You have taken the Permaculture Design Certificate (PDC) and teacher training. Are there some ways that you might adapt in the PDC/teacher training courses to make them more relevant to migrants?
There are factors to consider when designing permaculture for migrants and language is one of them, simple words for them to understand and practical to give them a better understanding of what you are saying. Design the course in a way that whatever they learn is applicable in their country. Permaculture is a useful thing for migrants to learn and take back the practical experience to their country.
Thank you for taking the time to speak with me and sharing your learnings and experiences!

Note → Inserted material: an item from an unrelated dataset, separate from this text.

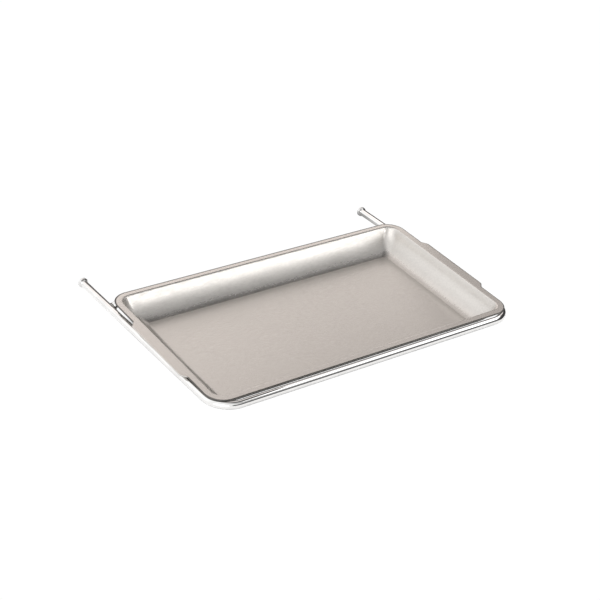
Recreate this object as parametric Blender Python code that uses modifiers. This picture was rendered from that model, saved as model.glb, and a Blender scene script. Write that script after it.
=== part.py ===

By Marguerite Kahrl, Co-founder and advisor Permaculture for Refugees
*NPK refers to the three elements found in these commercial fertilizer mixtures—nitrogen, phosphorus, and potassium. The three letters refer to the chemical symbols for these elements:
N for nitrogen
P for phosphorus
K for potassium
Please note: In P4R we use the term ‘refugee’ interchangeably with forced migrants, stateless or internally displaced peoples (IDPs), asylum seekers and refugees. While some of these labels are used to define political and legal status of mobilised populations, it is our intention to embrace these situations under the umbrella of P4R.